# I failed to evaluate double integral

I try to evaluate this symbolic integral and evaluate its two series expansions according to certain variables, the plot the output providing some numerical values.

This is a relativistic rotational hollow disk. This one my thought experiments I try to figure it out. I am a hobbyist physicist

f1 = (y (-z +
y Cos[x]))/(((1 - (\[Omega] y)^2/h^2)^(1/2)) ((z^2 + y^2 -
2 z y Cos[x])^(3/2)));
f2 = Assuming[0 < z < 0.99 ymin  && 0.99 h > \[Omega] y,
Integrate[f1, {y, ymin, ymax}, {x, 0, 2 Pi}] // FullSimplify];
S2 = Assuming[0 < z < 0.99 ymin  && 0.99 h > \[Omega] y,
Series[f2, {z, 0, 3}, {\[Omega], 0, 4}] // FullSimplify]
S3 = Assuming[0 < z < 0.99 ymin  && 0.99 h > \[Omega] y,
Series[f2, {w, 0, 3}] // FullSimplify]
\[Omega] = 1;
w = z \[Omega]^2;
h = 1000;
ymin = 500;
ymax = 985;
Plot[f2, {w, 0, 495}]


My Question is: I takes very very long time, and I lost the hope to see result. I use the trial version of the most recent Mathematica.

Is there something wrong in this code?

------------ at Aug 28 2020 --------------

What if I try to fix z and plot versus omega provided that ymin>z>ymax.
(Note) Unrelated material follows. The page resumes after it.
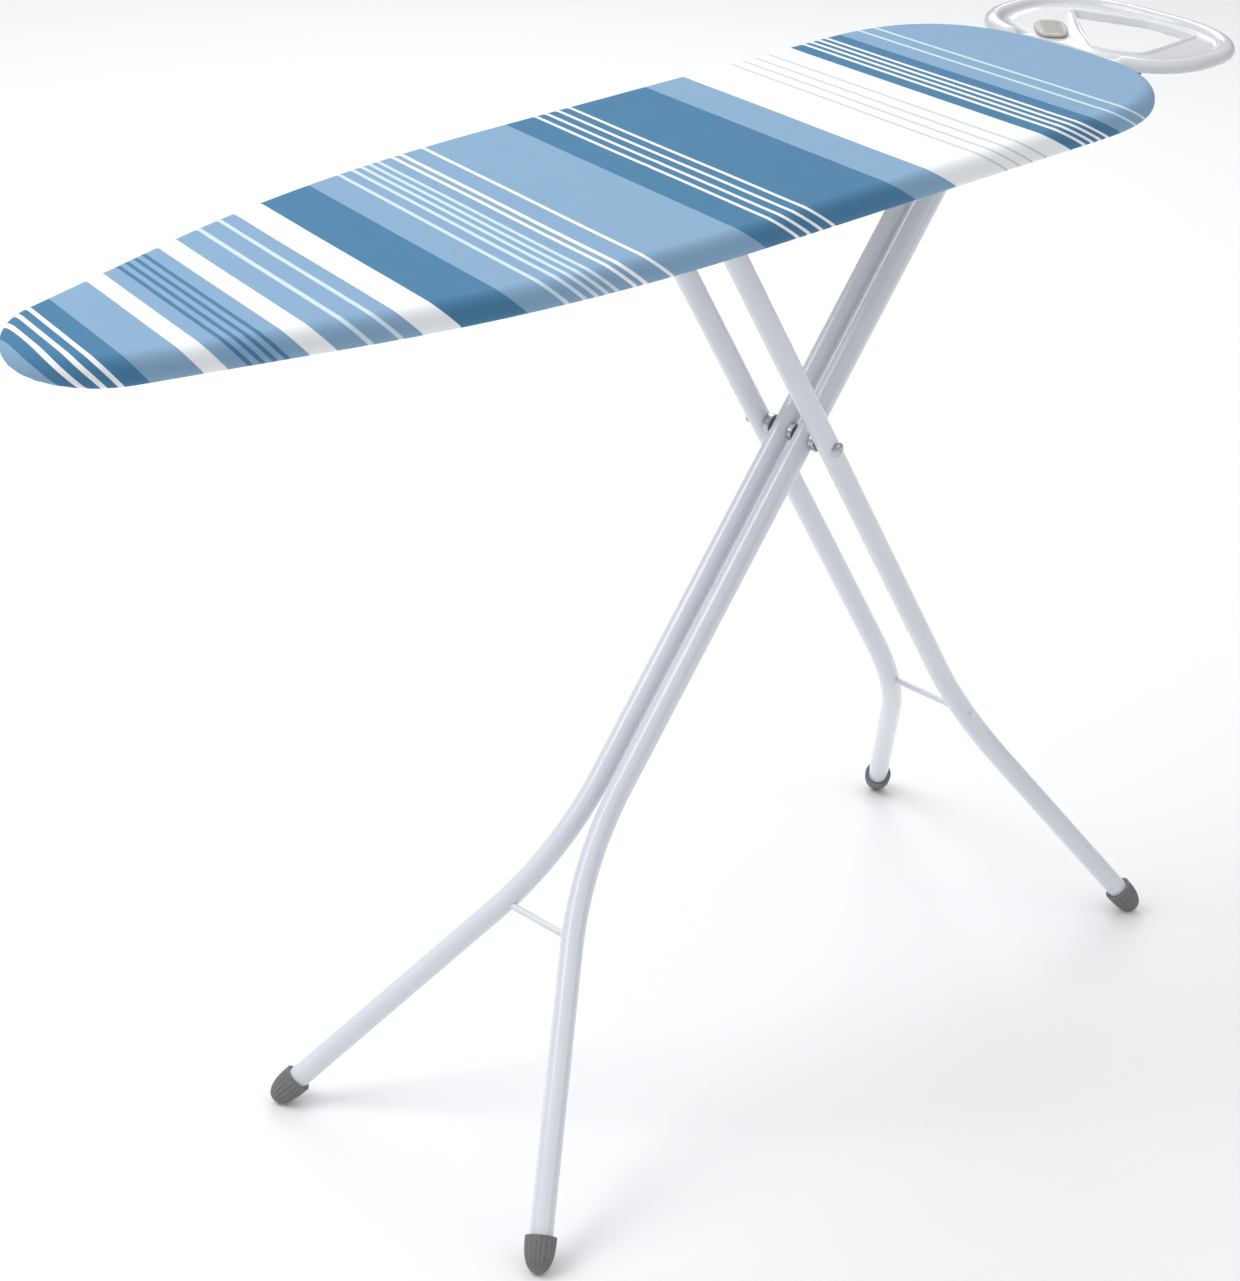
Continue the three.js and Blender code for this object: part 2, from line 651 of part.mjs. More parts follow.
class Coil extends THREE.Curve {
  constructor(radius, turns, y0, y1) {
    super();
    Object.assign(this, { radius, turns, y0, y1 });
  }

  getPoint(t, target = new THREE.Vector3()) {
    const angle = t * this.turns * 2 * Math.PI;
    return target.set(this.radius * Math.cos(angle), THREE.MathUtils.lerp(this.y0, this.y1, t),
      this.radius * Math.sin(angle));
  }
}

function makeLock() {
  const lock = new THREE.Group();
  lock.position.set(crossbar.x, 0, crossbar.y);
  lock.rotation.y = railSlope;
  board.add(lock);
  const boreRadius = tubeDiameter / 2 + 1.5 * gap;

  for (const [hand, side] of hands) {
    const [y0, y1] = span(side, shoeInner, shoeInner + shoeWidth);
    const block = new THREE.BoxGeometry(shoeLength, shoeWidth, shoeHeight)
      .translate(0, (y0 + y1) / 2, 0);
    add(lock, `slider_shoe_${hand}`, 'nylon',
      cut(block, barAlongY(rodDiameter + 2 * gap, y0 - 1, y1 + 1)));
  }

  // the pawl turns on the crossbar; its tooth points up at the rack
  const toothTip = rackClearance - 1;
  const hub = barAlongY(2 * hubOuterRadius, -pawlWidth / 2, pawlWidth / 2, 0, 0, 28);
  const toothRoot = hubOuterRadius - 2;
  const tooth = plateAlongY([
    v2(0, toothRoot / 2), v2(toothRoot, leverRoot), v2(toothRoot + 1, toothTip - pawlTipWidth),
    v2(toothRoot - 2, toothTip), v2(toothRoot - 2 - pawlTipWidth, toothTip), v2(0, toothRoot),
  ], -pawlWidth / 2, pawlWidth / 2);
  const armHalf = leverDiameter;
  const armEnd = -leverReach - pawlArmRoom;
  const arm = plateAlongY([
    v2(armEnd, -leverRoot - armHalf), v2(-armHalf, -leverRoot - armHalf),
    v2(-armHalf, armHalf - leverRoot), v2(armEnd, armHalf - leverRoot),
  ], -pawlWidth / 2, pawlWidth / 2);
  const crossbarBore = barAlongY(2 * boreRadius, -pawlWidth, pawlWidth, 0, 0, 28);
  add(lock, 'lock_pawl', 'zinc', cut(join(hub, tooth, arm), crossbarBore));

  // the lever leaves the pawl sideways, dips under the left-hand rail and rises to its grip
  const railEdge = railWeb + steelWall;
  const gripStart = railEdge + gripRoom;
  const gripWall = (gripDiameter - leverDiameter) / 4;
  const gripBlind = gripLength - 2 * gripWall; // depth of the grip's bore
  const route = [
    v2(pawlWidth / 2 + gap, -leverRoot),
    v2(pawlWidth / 2 + leverBend, -leverRoot - 1),
    v2(shoeInner - leverBend, -0.8 * leverDip),
    v2(shoeInner, -leverDip),
    v2(railEdge + leverDiameter / 2, -leverDip),
    v2(railEdge + leverBend, -0.4 * leverDip),
    v2(gripStart - 2, -1),
    v2(gripStart + leverDiameter, 0),
    v2(gripStart + gripBlind, 0),
  ].map((p) => v3(-leverReach, p.x, p.y));
  add(lock, 'release_lever', 'zinc',
    tube(new THREE.CatmullRomCurve3(route, false, 'centripetal'), leverDiameter, 30, 8));
  const g = gripDiameter / 2;
  const boreGrip = leverDiameter / 2 + gap;
  const grip = new THREE.LatheGeometry([
    v2(0, gripLength), v2(g - gripWall, gripLength - 1), v2(g, gripLength - 2 * gripWall),
    v2(g, gripWall), v2(g - 1, 0), v2(boreGrip, 0), v2(boreGrip, gripBlind), v2(0, gripBlind),
  ].reverse(), 20)
    .translate(-leverReach, gripStart + leverDiameter / 3, 0);
  add(lock, 'lever_grip', 'nylon', grip);

  const springRadius = tubeDiameter / 2 + springWire / 2 + 4 * gap;
  const springStart = -pawlWidth / 2 - springWire / 2 - gap;
  const springEnd = springStart - 2 * springTurns * springWire;
  const coil = new Coil(springRadius, springTurns, springStart, springEnd);
  add(lock, 'lever_spring', 'zinc', tube(coil, springWire, 12 * springTurns, 6));
}

// ---------------------------------------------------------------- iron rest

function makeIronRest() {
  const halfLength = (restReach + restGap * 2) / 2 + 2;
  const centreX = boardLength + restReach - halfLength;
  const ring = [];
  const steps = 48;
  for (let i = 0; i < steps; i += 1) {
    const angle = (i / steps) * 2 * Math.PI;
    const c = Math.cos(angle);
    const s = Math.sin(angle);
    ring.push(v2(centreX + halfLength * Math.sign(c) * Math.abs(c) ** (2 / restPower),
      restOffset + restHalfWidth * Math.sign(s) * Math.abs(s) ** (2 / restPower)));
  }
  const top = boardHeight - 1;
  const bottom = top - restThickness;
  const floorTop = bottom + restFloor;

  // the way through: its corners, each one rounded
  const corners = restOpening.map(([fromTail, sideways]) => v2(boardLength + fromTail, sideways));
  const opening = new THREE.Shape();
  corners.forEach((corner, i) => {
    const before = corners[(i + corners.length - 1) % corners.length];
    const after = corners[(i + 1) % corners.length];
    const start = corner.clone().add(before.clone().sub(corner).setLength(restOpeningRounding));
    const end = corner.clone().add(after.clone().sub(corner).setLength(restOpeningRounding));
    if (i === 0) opening.moveTo(start.x, start.y);
    else opening.lineTo(start.x, start.y);
    opening.quadraticCurveTo(corner.x, corner.y, end.x, end.y);
  });
  opening.closePath();

  const tray = cut(
    roundedSlab(ring, bottom, top, restRounding),
    slab(inset(outline, -restGap), bottom - 1, top + 1),
    slab(opening.getPoints(4), bottom - 1, top + 1),
    slab(inset(ring, restRim).filter((p) => p.x > boardLength + 2 * restGap), floorTop, top + 1),
  );
  add(board, 'iron_rest_tray', 'restPlastic', tray);

  const base = new THREE.BoxGeometry(restPadLength, restPadWidth, restPadThickness);
  const ribs = [];
  for (let i = 0; i < restPadRibs; i += 1) {
    const x = (i - (restPadRibs - 1) / 2) * (restPadLength / (restPadRibs + 1));
    ribs.push(new THREE.BoxGeometry(ribWidth, restPadWidth - 2 * ribMargin, restPadThickness)
      .translate(x, 0, restPadThickness / 2));
  }
  const ribbed = join(base, ...ribs).rotateZ(restPadTurn).translate(
    boardLength + restPadFromTail,
    restPadSideways,
    floorTop + gap + restPadThickness / 2,
  );
  add(board, 'iron_rest_pad', 'restPad', ribbed);

  // two bars carry the rest from a channel under the tail
  const low = skirtBottom - drawcordDiameter / 2 - gap - armDiameter / 2;
  const high = bottom - gap - armDiameter / 2;
  const rise = 2 * armDiameter;
  const bend = boardLength + rise + 8;
  const armStart = boardLength - armInside;
  for (const [hand, side] of hands) {
    const y = side * armHalfSpacing;
    const route = [v3(armStart, y, low), v3((armStart + bend) / 2, y, low)];
    const riseSteps = 8;
    for (let i = 0; i <= riseSteps; i += 1) {
      const share = i / riseSteps;
      const climb = share * share * (3 - 2 * share);
      route.push(v3(bend + (share - 0.5) * 2 * rise, y, THREE.MathUtils.lerp(low, high, climb)));
    }
    route.push(v3(boardLength + armOutside, y, high));
    const bar = new THREE.CatmullRomCurve3(route, false, 'centripetal');
    add(board, `rest_arm_${hand}`, 'arm', tube(bar, armDiameter, 36, 8));
    const clampTop = channelBottom - gap;
    const clampBottom = low - armDiameter / 2 - bracketThickness;
    const clamp = new THREE.BoxGeometry(channelWidth - 2, 2 * armDiameter, clampTop - clampBottom)
      .translate(tailChannelX, y, (clampTop + clampBottom) / 2);
    const seatRadius = armDiameter / 2 + gap;
    const seat = new THREE.CylinderGeometry(seatRadius, seatRadius, 2 * channelWidth, 20)
      .rotateZ(Math.PI / 2).translate(tailChannelX, y, low);
    add(board, `arm_clamp_${hand}`, 'zinc', cut(clamp, seat));
  }
}

// ---------------------------------------------------------------- the whole board

makeTop();
makeChannel('channel_nose', noseChannelX);
makeChannel('channel_front', frontChannelX);
makeChannel('channel_rear', rearChannelX);
makeChannel('channel_hinge', hinge.x);
makeChannel('channel_tail', tailChannelX);
makeStand();
makeHinge();
makeRails();
makeRack();
makeLock();
makeIronRest();

board.updateMatrixWorld(true);
const bounds = new THREE.Box3().setFromObject(board, true);
board.position.set(
  -(bounds.min.x + bounds.max.x) / 2,
  -(bounds.min.y + bounds.max.y) / 2,
  -bounds.min.z,
);
board.name = 'ironing_board';

export default board;
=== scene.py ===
# %% [markdown]
# # A folding ironing board, dressed with numpy surfaces
# The steel stand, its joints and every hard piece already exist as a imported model. This lesson
# loads that model as a fixed frame and then makes what a maker would notice by eye: the striped
# cotton cover, its gathered hem, bent enamelled tube, ribbed feet and a moulded iron rest.
# Sizes are in millimetres from the tip of the nose while a shape is worked out, because that is
# how the board is drawn; one helper turns them into metres at the very end.

import json
import math

import bmesh
import bpy
import numpy as np
from mathutils import Matrix, Vector


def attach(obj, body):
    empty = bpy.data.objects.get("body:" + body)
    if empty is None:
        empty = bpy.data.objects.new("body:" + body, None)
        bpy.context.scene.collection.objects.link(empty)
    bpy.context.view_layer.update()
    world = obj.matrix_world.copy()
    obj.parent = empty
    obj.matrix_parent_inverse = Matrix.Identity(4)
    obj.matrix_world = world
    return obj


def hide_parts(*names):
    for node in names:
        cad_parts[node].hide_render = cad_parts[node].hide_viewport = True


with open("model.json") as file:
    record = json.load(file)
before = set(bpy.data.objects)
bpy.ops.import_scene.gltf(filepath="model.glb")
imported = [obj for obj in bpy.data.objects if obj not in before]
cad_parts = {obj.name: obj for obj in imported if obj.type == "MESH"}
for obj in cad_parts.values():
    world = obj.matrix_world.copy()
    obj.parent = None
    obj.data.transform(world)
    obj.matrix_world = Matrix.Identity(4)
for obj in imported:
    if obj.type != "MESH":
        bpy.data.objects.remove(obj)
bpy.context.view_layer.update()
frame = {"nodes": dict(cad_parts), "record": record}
print("frame loaded with", len(frame["nodes"]), "nodes")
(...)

There will be divergence at z, so I tried to divide the integral to two integrals and take the limit at z to solve the improper integrations, the one that has ymin1>z>ymax1, and the other that has ymin2>z>ymax2. It didn't give me any result. Here is a trial to fix z and do series and plot with respect to omega.

f1[z_?NumericQ, \[Omega]_?NumericQ, h_?NumericQ, ymin1_?NumericQ,
ymax1_?NumericQ] :=
NIntegrate[(y (-z +
y Cos[x]))/(((1 - (\[Omega] y)^2/h^2)^(1/2)) ((z^2 + y^2 -
2 z y Cos[x])^(3/2))), {y, ymin1, ymax1}, {x, 0, 2 Pi},
f2[z_?NumericQ, \[Omega]_?NumericQ, h_?NumericQ, ymin2_?NumericQ,
ymax2_?NumericQ] :=
NIntegrate[(y (-z +
y Cos[x]))/(((1 - (\[Omega] y)^2/h^2)^(1/2)) ((z^2 + y^2 -
2 z y Cos[x])^(3/2))), {y, ymin2, ymax2}, {x, 0, 2 Pi},
f3 = f1 + f2;
L1 = Limit[f1[1, \[Omega], 1000, 0, ymx1], ymx1 -> 1,
Assumptions -> ymx1 < 1]
L2 = Limit[
f2[1, \[Omega], 1000, ymn2, ymx2], {ymn2 -> 1, ymx2 -> 250},
Assumptions -> ymn2 > 1 && ymx2 < 250  && \[Omega] < 4]
L3 = L1 + L2

S1 = Series[L1, {\[Omega], 0, 4}]
S2 = Series[L2, {\[Omega], 0, 4}]
S3 = Series[(L1 + L2), {\[Omega], 0, 4}]

P1 = Plot[L1, {\[Omega], 0, 4}, AxesLabel -> {"\[Omega]", "L1"}]
P2 = Plot[L2, {\[Omega], 0, 4}, AxesLabel -> {"\[Omega]", "L2"}]
P3 = Plot[(L1 + L2), {\[Omega], 0, 4},
AxesLabel -> {"\[Omega]", "L3"}]


And what if I need to get series and plot w.r.t. z also?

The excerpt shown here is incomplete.